— RECORDS —
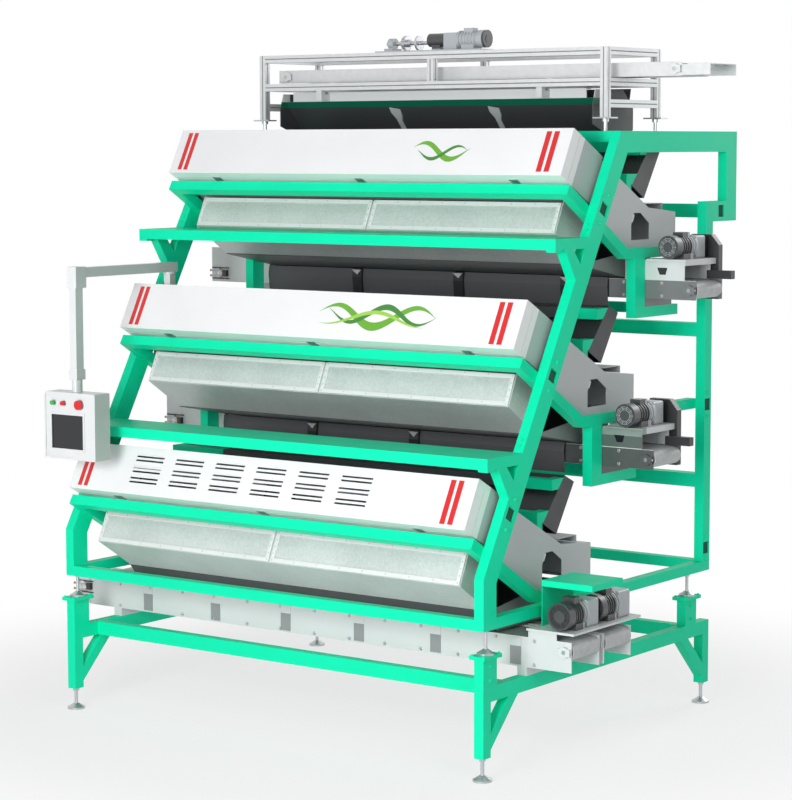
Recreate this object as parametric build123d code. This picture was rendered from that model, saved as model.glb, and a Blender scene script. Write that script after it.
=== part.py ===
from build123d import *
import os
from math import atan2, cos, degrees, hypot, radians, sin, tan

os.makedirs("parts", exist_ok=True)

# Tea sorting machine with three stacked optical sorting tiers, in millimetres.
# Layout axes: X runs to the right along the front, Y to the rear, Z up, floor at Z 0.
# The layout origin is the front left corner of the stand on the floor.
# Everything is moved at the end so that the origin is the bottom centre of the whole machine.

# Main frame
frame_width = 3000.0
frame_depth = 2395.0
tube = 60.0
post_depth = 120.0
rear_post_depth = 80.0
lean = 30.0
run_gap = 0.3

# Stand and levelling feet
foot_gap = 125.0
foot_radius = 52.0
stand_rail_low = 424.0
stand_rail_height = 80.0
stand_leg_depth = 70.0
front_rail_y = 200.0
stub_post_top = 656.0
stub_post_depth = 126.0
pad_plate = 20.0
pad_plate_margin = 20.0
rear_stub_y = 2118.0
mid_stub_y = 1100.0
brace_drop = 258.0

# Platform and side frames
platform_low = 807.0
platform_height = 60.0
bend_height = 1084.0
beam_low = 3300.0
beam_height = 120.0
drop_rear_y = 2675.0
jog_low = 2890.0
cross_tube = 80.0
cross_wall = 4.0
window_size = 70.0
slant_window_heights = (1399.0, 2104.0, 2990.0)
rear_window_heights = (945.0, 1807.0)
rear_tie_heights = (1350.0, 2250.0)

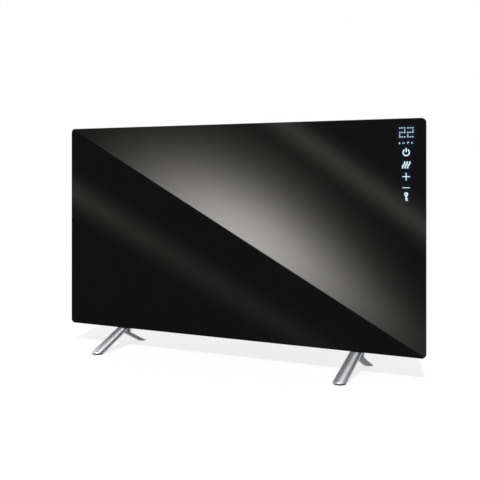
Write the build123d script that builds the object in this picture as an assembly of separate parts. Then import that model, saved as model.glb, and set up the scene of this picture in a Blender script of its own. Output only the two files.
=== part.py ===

— WHAT TO DO —
Without changing a word, restate the whole listing.

— RESPONSE FOR THIS EXERCISE —
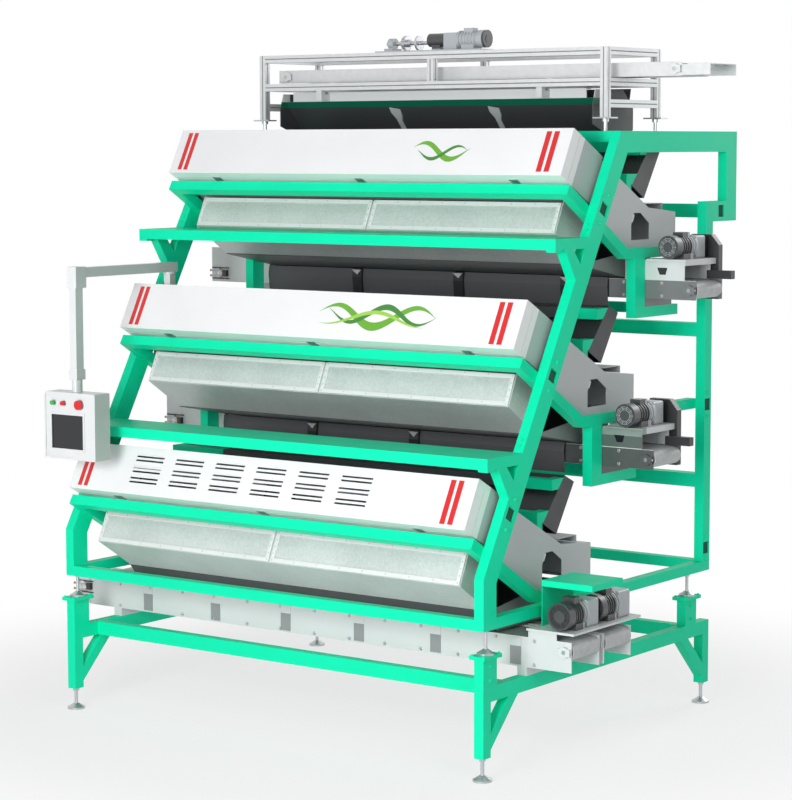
Recreate this object as parametric build123d code. This picture was rendered from that model, saved as model.glb, and a Blender scene script. Write that script after it.
=== part.py ===
from build123d import *
import os
from math import atan2, cos, degrees, hypot, radians, sin, tan

os.makedirs("parts", exist_ok=True)

# Tea sorting machine with three stacked optical sorting tiers, in millimetres.
# Layout axes: X runs to the right along the front, Y to the rear, Z up, floor at Z 0.
# The layout origin is the front left corner of the stand on the floor.
# Everything is moved at the end so that the origin is the bottom centre of the whole machine.

# Main frame
frame_width = 3000.0
frame_depth = 2395.0
tube = 60.0
post_depth = 120.0
rear_post_depth = 80.0
lean = 30.0
run_gap = 0.3

# Stand and levelling feet
foot_gap = 125.0
foot_radius = 52.0
stand_rail_low = 424.0
stand_rail_height = 80.0
stand_leg_depth = 70.0
front_rail_y = 200.0
stub_post_top = 656.0
stub_post_depth = 126.0
pad_plate = 20.0
pad_plate_margin = 20.0
rear_stub_y = 2118.0
mid_stub_y = 1100.0
brace_drop = 258.0

# Platform and side frames
platform_low = 807.0
platform_height = 60.0
bend_height = 1084.0
beam_low = 3300.0
beam_height = 120.0
drop_rear_y = 2675.0
jog_low = 2890.0
cross_tube = 80.0
cross_wall = 4.0
window_size = 70.0
slant_window_heights = (1399.0, 2104.0, 2990.0)
rear_window_heights = (945.0, 1807.0)
rear_tie_heights = (1350.0, 2250.0)

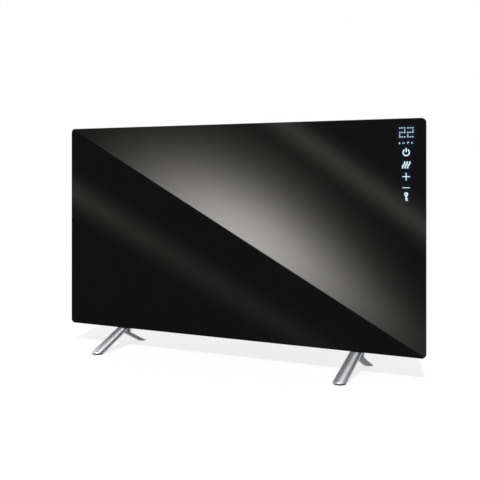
Write the build123d script that builds the object in this picture as an assembly of separate parts. Then import that model, saved as model.glb, and set up the scene of this picture in a Blender script of its own. Output only the two files.
=== part.py ===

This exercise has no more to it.